I have no belief, which doesn't mean I am an atheist, I am ungodly and all that nonsense. To have no belief. Go into it, sir, see what it means.
It means that the mind is free from all entanglements of belief. Q: Would you tell us that lovely story? K: Oh, you have heard of the Upanishads in India the literature of ancient India.
There is a story there about death, which is reincarnation and all the rest of it. The son of a Brahman - you know what a Brahman is - the father is sacrificing, giving up. He has accumulated so much and one of the ancient customs and rules was that, after collecting, at the end of five years, you must give up everything and begin again.
Would you do all that? (Laughter) So he had a son, and the son says to him 'You are giving all this away to various people, and so on to whom are you going to give me away to? 'To whom are you sending me?

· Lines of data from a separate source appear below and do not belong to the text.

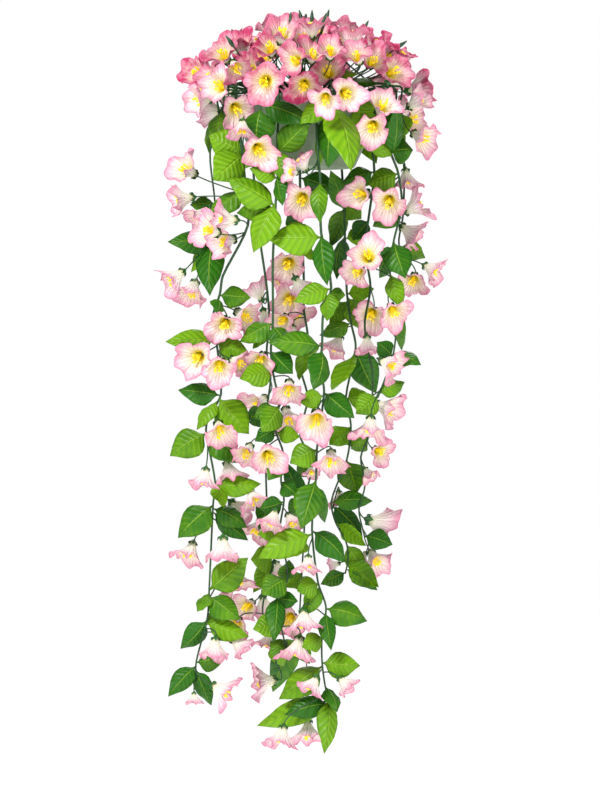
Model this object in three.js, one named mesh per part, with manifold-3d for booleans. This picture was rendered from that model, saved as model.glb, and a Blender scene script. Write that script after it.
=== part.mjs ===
// A petunia hanging basket: a plastic pot on three wires and a ring, filled with a dense
// head of pink trumpet blooms and with ten leafy vines that hang down over the pot's rim.
// Millimetres, +Z up. The origin is the seat inside the top of the ring; the front faces -Y.

import * as THREE from "three";
import { mergeVertices } from "three/addons/utils/BufferGeometryUtils.js";
import Module from "manifold-3d";

const wasm = await Module();
wasm.setup();

// The layout below is drawn on a front view: steps across from its left edge, and steps
// down from its top edge. Depths are in millimetres, negative towards the front.
const STEP = 1.25;
const AXIS_ACROSS = 306;
const SEAT_DOWN = 12;

// Pot, soil and hanger.
const POT_SIDES = 18;
const RIM_TOP = -104;
const POT_BOTTOM = -192;
const POT_TOP_RADIUS = 97.5;
const POT_BASE_RADIUS = 62;
const FLANGE_RADIUS = 106.5;
const FLANGE_THICKNESS = 3;
const POT_WALL = 2.4;
const SOIL_TOP = -112;
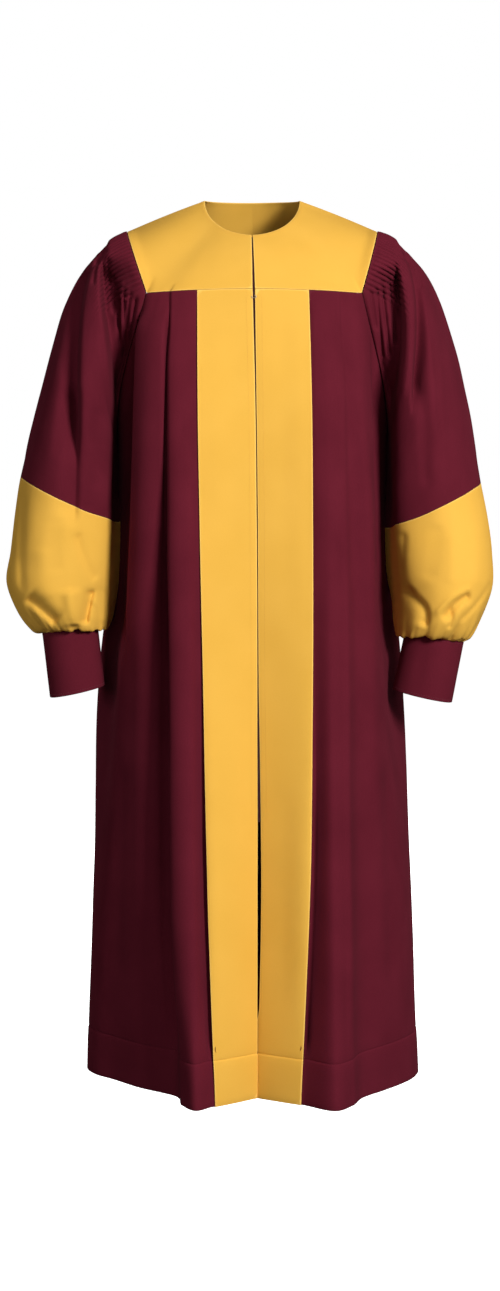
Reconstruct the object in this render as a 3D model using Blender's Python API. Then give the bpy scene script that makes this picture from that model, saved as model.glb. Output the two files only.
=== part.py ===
"""Choir robe, worn and hollow: a zipped front with two gold panels, a gold yoke and bishop sleeves.

Run with blender --background --python part.py, or from the text editor. Metres, +Z up.
The origin lies midway between the two points where the neckline meets the shoulder seams.
+X is the wearer's left and -Y is the front.
"""
import math

import bmesh
import bpy
import numpy as np

MM = 0.001
COLLECTION_NAME = "choir_robe"

# Cloth
CLOTH = 1.2 * MM
CUFF_CLOTH = 2.2 * MM
TAPE_CLOTH = 1.0 * MM
SEAM_GAP = 0.36 * MM
TAPE_CLEARANCE = 0.9 * MM
SHARP_ANGLE = math.radians(50)
TINY = 1e-9

# Heights of the levels at which the fold lines of the body are given, in millimetres
LEVELS = (-126, -272, -438, -645, -918, -1218)
BODY_ROWS = 11

# Fold lines of the body from the front slit round to the side seam, for each side of the robe.
# line, steps to the next line, across (six levels), depth (six levels), in millimetres
RIGHT_FRONT_LINES = (
    ("slit", 3, (0.4, 4.0, 5.9, 6.9, 7.4, 5.8), (-122, -150, -162, -166, -168, -168)),
    ("panel edge", 1, (-74, -73, -70.4, -66, -60, -50.5), (-118, -156, -170, -187, -203, -215)),
    ("tuck", 2, (-78, -77, -74, -69.5, -64, -55), (-117.5, -155, -170, -184, -195, -216)),
    ("ridge", 3, (-91, -90, -87, -84, -81, -75), (-117, -154, -175, -196, -216, -236)),
    ("pleat edge", 1, (-107, -107, -106, -104.5, -102.5, -93.5), (-114, -148, -165, -182, -198, -205)),
    ("pleat foot", 2, (-110.5, -112, -113, -112.5, -111, -101), (-110.5, -136, -135, -138, -145, -160)),
    ("swell", 3, (-126, -135.5, -143, -152, -157, -154.5), (-107, -131, -131, -124, -118, -109)),
    ("yoke corner", 3, (-141.5, -157, -164, -177, -191, -192), (-100, -106, -98, -92, -80, -62)),
    ("arm", 3, (-165, -178, -179, -189, -212, -219), (-62, -56, -46, -42, -35, -30)),
    ("side", 2, (-179, -185, -189, -214, -223, -232), (0, 2, 34, 34, 25, 14)),
)
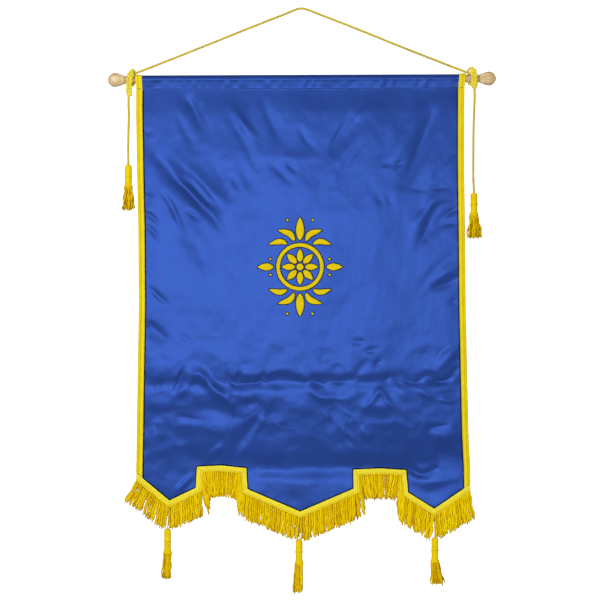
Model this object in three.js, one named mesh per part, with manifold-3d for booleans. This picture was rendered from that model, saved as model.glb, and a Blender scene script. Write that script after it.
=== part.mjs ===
// Fringed ceremonial banner hanging from a cord on a wooden rod, in millimetres.
// The origin is under the cord at its highest point, where a hook holds it.
// X runs to the banner's right as seen from its front, Y to its back, and Z up.

import * as THREE from "three";
import { mergeVertices } from "three/addons/utils/BufferGeometryUtils.js";
import Module from "manifold-3d";

const wasm = await Module();
wasm.setup();

// Driving dimensions

const gap = 0.3; // between neighbouring pieces
const rod = { radius: 7.5, halfLength: 337, z: -132.4, rise: 0.004 };
const finial = { length: 31.5, radius: 13.4, neck: 8.4 };
const cloth = { thickness: 1.4, pocketWall: 1.2, seamDrop: 18.2, sideInset: 1, underHeading: 9 };
const ribbon = { width: 13.5, thickness: 1 };
const heading = { width: 12.5, thickness: 2 };
const fringe = { pitch: 4.4, sidePitch: 5.6, radius: 1.5, tuck: 2.2, uneven: 1.6 };
const cord = { radius: 2, sides: 8, frontOfRod: 12 };
const tasselHead = { radius: 6.6, flare: 8.8, sides: 12 };
const lock = { radius: 1.5, outer: 10, inner: 4 };
const grid = { columns: 24, rows: 32, left: -330, right: 330, top: -146, bottom: -980 };

// The banner's side edges, outside the ribbons
const sideEdges = [
  { z: -124, left: -315.9, right: 310.2 },
  { z: -155, left: -314.6, right: 308.1 },
  { z: -210, left: -314.4, right: 307.4 },
  { z: -320, left: -312.6, right: 307.7 },
  { z: -420, left: -310.7, right: 309.5 },
  { z: -560, left: -309.9, right: 310.9 },
  { z: -700, left: -312.3, right: 313.9 },
  { z: -800, left: -314.0, right: 316.5 },
  { z: -870, left: -315.3, right: 320.0 },
  { z: -910, left: -315.6, right: 320.3 },
];

// The upper edge of the fringe's heading: three points with a square notch between each two.
// The fringe is cut into lengths at the top corners of the notches. Swing is how far the tips of
// the strands swing sideways, before and after each corner, and drop is their length there.
const lowerEdge = [
  { x: -315.4, z: -880.0, swingAfter: -23, drop: 37 },
  { x: -252.5, z: -933.6, swingBefore: -5, swingAfter: 0, drop: 44 },
  { x: -203.1, z: -910.0, swingBefore: 4, swingAfter: 13, drop: 44 },
  { x: -200.8, z: -869.6, swingBefore: 15, swingAfter: 15, drop: 46, cut: true },
  { x: -153.9, z: -867.0, swingBefore: 2, swingAfter: 2, drop: 46 },
  { x: -105.3, z: -872.0, swingBefore: -9, swingAfter: -9, drop: 46, cut: true },
  { x: -103.0, z: -911.7, swingBefore: -5, swingAfter: -3, drop: 44 },
  { x: -3.4, z: -953.9, swingBefore: -4, swingAfter: 2, drop: 45 },
  { x: 97.5, z: -911.0, swingBefore: 2, swingAfter: 8, drop: 46 },
  { x: 96.9, z: -874.9, swingBefore: 9, swingAfter: 12, drop: 44, cut: true },
  { x: 148.2, z: -872.6, swingBefore: 1, swingAfter: 1, drop: 44 },
  { x: 199.3, z: -876.2, swingBefore: -9, swingAfter: -7, drop: 44, cut: true },
  { x: 202.7, z: -918.6, swingBefore: -6, swingAfter: -5, drop: 49 },
  { x: 251.6, z: -948.6, swingBefore: -4, swingAfter: 2, drop: 46 },
  { x: 320.3, z: -901.5, swingBefore: 9, drop: 50 },
];

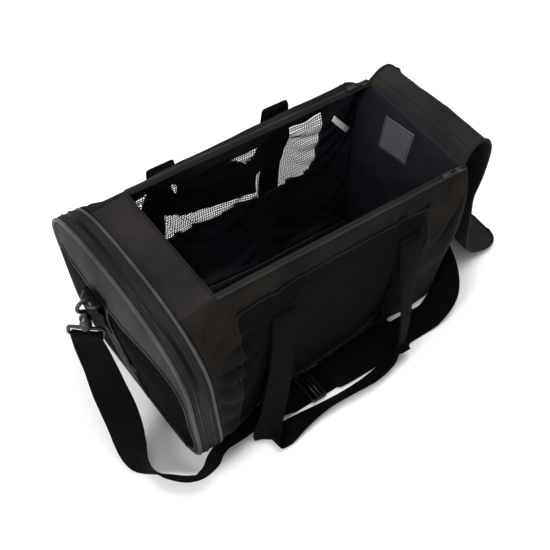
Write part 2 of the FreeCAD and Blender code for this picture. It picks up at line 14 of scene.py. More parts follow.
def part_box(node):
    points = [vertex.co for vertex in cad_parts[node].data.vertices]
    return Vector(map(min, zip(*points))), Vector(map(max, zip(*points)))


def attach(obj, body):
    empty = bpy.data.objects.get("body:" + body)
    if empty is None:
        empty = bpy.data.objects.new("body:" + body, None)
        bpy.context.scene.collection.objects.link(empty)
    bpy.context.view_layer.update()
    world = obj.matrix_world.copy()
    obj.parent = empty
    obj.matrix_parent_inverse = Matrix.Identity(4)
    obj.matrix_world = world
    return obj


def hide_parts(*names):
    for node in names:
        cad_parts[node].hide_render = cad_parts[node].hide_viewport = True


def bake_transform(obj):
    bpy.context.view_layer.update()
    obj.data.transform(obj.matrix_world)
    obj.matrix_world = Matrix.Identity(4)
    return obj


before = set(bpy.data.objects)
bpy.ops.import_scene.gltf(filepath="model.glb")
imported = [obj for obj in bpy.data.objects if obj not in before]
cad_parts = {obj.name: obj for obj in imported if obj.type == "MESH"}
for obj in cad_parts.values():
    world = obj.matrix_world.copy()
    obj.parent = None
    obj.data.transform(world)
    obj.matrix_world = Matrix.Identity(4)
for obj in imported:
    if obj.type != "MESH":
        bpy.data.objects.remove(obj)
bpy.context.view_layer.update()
MM = 0.001


def span(node):
    """Lowest and highest corners of a CAD node in millimetres."""
    low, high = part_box(node)
    return Vector(low) / MM, Vector(high) / MM


# ---------------------------------------------------------------- driving sizes, from the frame
STRIP_HIGH = span("top_strip")[1]
PIPE_HIGH = span("rear_piping")[1]
MESH_LOW, MESH_HIGH = span("left_mesh")

TOP = 283.0                     # height of the rim
OPEN_FRONT = STRIP_HIGH.x       # ends and half width of the top opening
OPEN_REAR = span("rear_panel")[1].x
OPEN_HALF = STRIP_HIGH.y
LEAN = 0.165                    # how far the hoop's foot lies behind its top, per height
CLOTH = 2.0                     # thickness of the walls

CAD_PIPE = 3.0                  # radius of the piping's stand-in
HOOP_HALF = PIPE_HIGH.y - CAD_PIPE
HOOP_CROWN = PIPE_HIGH.z - CAD_PIPE
HOOP_FOOT = 3.0
ARCH_START = 187.0              # height where the hoop's sides begin to curve in
ARCH_POWER = 2.4
CORNER = 72.0                   # radius of the hoop's lower corners
REAR_PIPE = -231.0              # X of the two hoops at the height of the rim
FRONT_PIPE = -262.0
PIPE_RADIUS = 2.5
ZIP_X = 0.5 * (REAR_PIPE + FRONT_PIPE)
HOOP_BACK = REAR_PIPE + 3.6     # where the cloth meets the rear hoop
WEB = 38.0                      # width of the webbing
WEB_THICK = 1.9
FLOOR_GAP = 0.5                 # how far webbing that lies on the floor stays above it


# ---------------------------------------------------------------- small maths
def slopes(xs, ys):
    steps = [(ys[i + 1] - ys[i]) / (xs[i + 1] - xs[i]) for i in range(len(xs) - 1)]
    inner = [0.0 if a * b <= 0 else 2 * a * b / (a + b) for a, b in zip(steps, steps[1:])]
    return [steps[0]] + inner + [steps[-1]]


def smooth_value(x, xs, ys):
    """Monotone cubic interpolation, so a bulge never overshoots its stations."""
    x = min(max(x, xs[0]), xs[-1])
    i = max(k for k in range(len(xs) - 1) if xs[k] <= x)
    m = slopes(xs, ys)
    h = xs[i + 1] - xs[i]
    t = (x - xs[i]) / h
    return ((2 * t ** 3 - 3 * t * t + 1) * ys[i] + (t ** 3 - 2 * t * t + t) * h * m[i]
            + (3 * t * t - 2 * t ** 3) * ys[i + 1] + (t ** 3 - t * t) * h * m[i + 1])


def ease(t, a=0.0, b=1.0):
    """Smooth step from 0 at a to 1 at b."""
    t = min(max((t - a) / (b - a), 0.0), 1.0)
    return t * t * (3 - 2 * t)


def spline(points, per=8):
    """Points along a Catmull-Rom curve through the given points, of any number of values each."""
    p = [np.array(q, float) for q in points]
    p = [2 * p[0] - p[1]] + p + [2 * p[-1] - p[-2]]
    out = []
    for i in range(1, len(p) - 2):
        for k in range(per):
            t = k / per
            a, b, c, d = p[i - 1], p[i], p[i + 1], p[i + 2]
            out.append(0.5 * (2 * b + (c - a) * t + (2 * a - 5 * b + 4 * c - d) * t * t
                              + (3 * b - a - 3 * c + d) * t ** 3))
    out.append(p[-2])
    return out


def evenly(points, step):
    """The same line as points, divided into equal steps."""
    p = np.array(points, float)
    lengths = np.r_[0, np.cumsum(np.linalg.norm(np.diff(p[:, :3], axis=0), axis=1))]
    count = max(2, int(round(lengths[-1] / step)) + 1)
    at = np.linspace(0, lengths[-1], count)
    return np.stack([np.interp(at, lengths, p[:, k]) for k in range(p.shape[1])], axis=1)


def crease(x, y, z, size, seed=0.0):
    """Soft noise of about -1 to 1 with features of the given size."""
    return noise.noise(Vector((x / size + seed, y / size - seed, z / size + 2 * seed)))


def folds(x, y, z, size, seed=0.0):
    """Sharp-crested creases, 0 to 1."""
    return (1 - abs(crease(x, y, z, size, seed))) ** 6


# ---------------------------------------------------------------- materials
class Finish:
    """A node material with one Principled shader, and short ways to add its other nodes."""

    def __init__(self, name):
        self.mat = bpy.data.materials.new(name)
        self.mat.use_nodes = True
        self.nodes, self.links = self.mat.node_tree.nodes, self.mat.node_tree.links
        self.nodes.clear()
        out = self.nodes.new("ShaderNodeOutputMaterial")
        self.shader = self.nodes.new("ShaderNodeBsdfPrincipled")
        self.coord = self.nodes.new("ShaderNodeTexCoord")
        self.links.new(self.shader.outputs[0], out.inputs[0])

    def calc(self, operation, *values):
        node = self.nodes.new("ShaderNodeMath")
        node.operation = operation
        for socket, value in zip(node.inputs, values):
            if isinstance(value, (int, float)):
                socket.default_value = value
            else:
                self.links.new(value, socket)
        return node.outputs[0]

    def cloud(self, scale, detail=2.0, distortion=0.0):
        node = self.nodes.new("ShaderNodeTexNoise")
        for key, value in (("Scale", scale), ("Detail", detail), ("Distortion", distortion)):
            node.inputs[key].default_value = value
        self.links.new(self.coord.outputs["Object"], node.inputs["Vector"])
        return node.outputs["Fac"]

    def bump(self, height, distance):
        node = self.nodes.new("ShaderNodeBump")
        node.inputs["Strength"].default_value = 1.0
        node.inputs["Distance"].default_value = distance
        self.links.new(height, node.inputs["Height"])
        self.set("Normal", node.outputs[0])

    def ramp(self, share, dark, light, ends=(0.0, 1.0)):
        node = self.nodes.new("ShaderNodeValToRGB")
        for stop, colour, position in zip(node.color_ramp.elements, (dark, light), ends):
            stop.position = position
            stop.color = (*colour, 1)
        self.links.new(share, node.inputs[0])
        return node.outputs[0]

    def set(self, name, value):
        """Give the shader a plain value or another node's output."""
        if isinstance(value, bpy.types.NodeSocket):
            self.links.new(value, self.shader.inputs[name])
        else:
            self.shader.inputs[name].default_value = value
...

' The father said, 'Go away, I am not interested'. So the boy comes back several times and the father gets angry and says, 'I am going to send you to death'. Being a Brahmana he must keep his word.
So he sends him to death. And on his way to death the boy goes to various teachers and says, 'Some say there is incarnation, others say there is not. ' So he goes on searching and he comes to the house of death.
When he arrives death is absent. That is the marvellous story if you go into it. Death is absent.
He waits for three days. On the third or the fourth day death appears and apologises. He apologises because the boy was a Brahman and he says, 'I am sorry to have kept you waiting And in my regret I will offer three whatever you wish.
You can be the greatest king have the greatest wealth and you can have immortality'. He promises everything. And the boy says, 'I have been to all these teachers and they all say different things.
What do you say about death and what happens afterwards? ' So death says, 'I wish I had pupils like you' - you understand? - 'who is not concerned about anything except that'.
So he begins to talk, tell him about truth, about a state of life in which there is no time and so on and so on. That's the story.